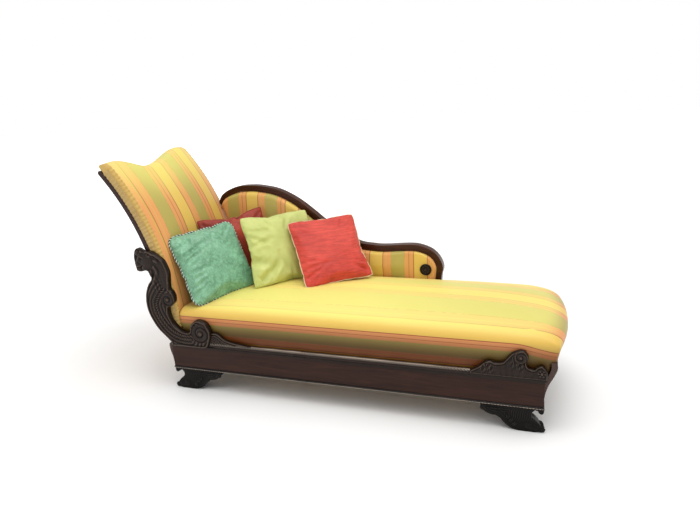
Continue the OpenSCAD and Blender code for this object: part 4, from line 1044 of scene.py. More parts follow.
def strand(p, radius, phase, turns, sides=8, twist_r=0.0):
    """A tube along a closed line, wound round it if twist_r is given."""
    n = len(p)
    d = np.roll(p, -1, 0) - np.roll(p, 1, 0)
    d /= np.linalg.norm(d, axis=1, keepdims=True)
    ref = np.array([0.31, 0.9, 0.3])
    e = np.cross(d, ref)
    e /= np.linalg.norm(e, axis=1, keepdims=True)
    f = np.cross(d, e)
    k = np.arange(n) / n * 2 * np.pi * turns + phase
    c = p + twist_r * (np.cos(k)[:, None] * e + np.sin(k)[:, None] * f)
    round_it = [2 * np.pi * j / sides for j in range(sides)]
    grid = np.stack([c + radius * (math.cos(a) * e + math.sin(a) * f) for a in round_it], 1)
    faces = [tuple(i % (n * sides) for i in face) for face in loft_faces(n + 1, sides)]
    return grid.reshape(-1, 3), faces


def resampled(points, count):
    """Evenly spaced points along a closed line."""
    p = np.vstack([points, points[:1]])
    seg = np.linalg.norm(np.diff(p, axis=0), axis=1)
    s = np.concatenate([[0], np.cumsum(seg)])
    t = np.linspace(0, s[-1], count, endpoint=False)
    return np.stack([np.interp(t, s, p[:, k]) for k in range(3)], 1)


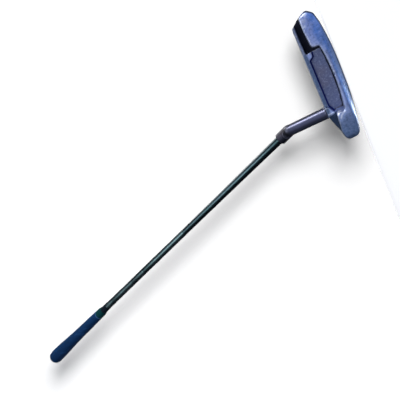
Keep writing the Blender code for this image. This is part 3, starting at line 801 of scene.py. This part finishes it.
════════════════
[EXERCISE BRIEF]:
Please output the exact lines of the records above, beginning with the first and stopping after the line that holds "return grid.reshape(-1, 3), faces", and nothing else.

[RESULT FOR THIS EXERCISE]:
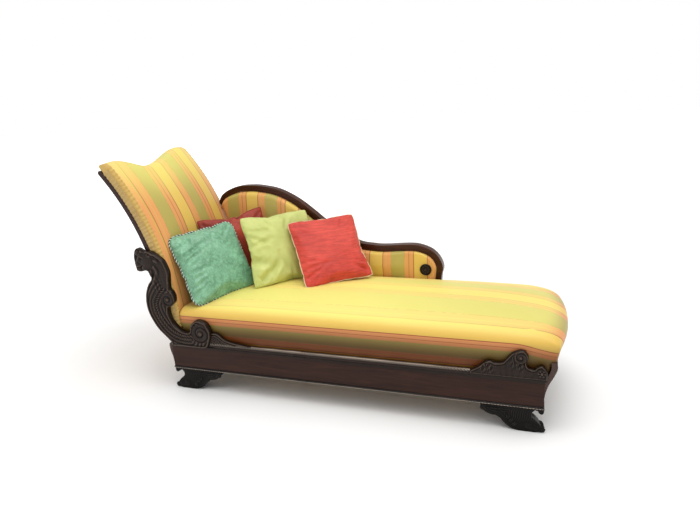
Continue the OpenSCAD and Blender code for this object: part 4, from line 1044 of scene.py. More parts follow.
def strand(p, radius, phase, turns, sides=8, twist_r=0.0):
    """A tube along a closed line, wound round it if twist_r is given."""
    n = len(p)
    d = np.roll(p, -1, 0) - np.roll(p, 1, 0)
    d /= np.linalg.norm(d, axis=1, keepdims=True)
    ref = np.array([0.31, 0.9, 0.3])
    e = np.cross(d, ref)
    e /= np.linalg.norm(e, axis=1, keepdims=True)
    f = np.cross(d, e)
    k = np.arange(n) / n * 2 * np.pi * turns + phase
    c = p + twist_r * (np.cos(k)[:, None] * e + np.sin(k)[:, None] * f)
    round_it = [2 * np.pi * j / sides for j in range(sides)]
    grid = np.stack([c + radius * (math.cos(a) * e + math.sin(a) * f) for a in round_it], 1)
    faces = [tuple(i % (n * sides) for i in face) for face in loft_faces(n + 1, sides)]
    return grid.reshape(-1, 3), faces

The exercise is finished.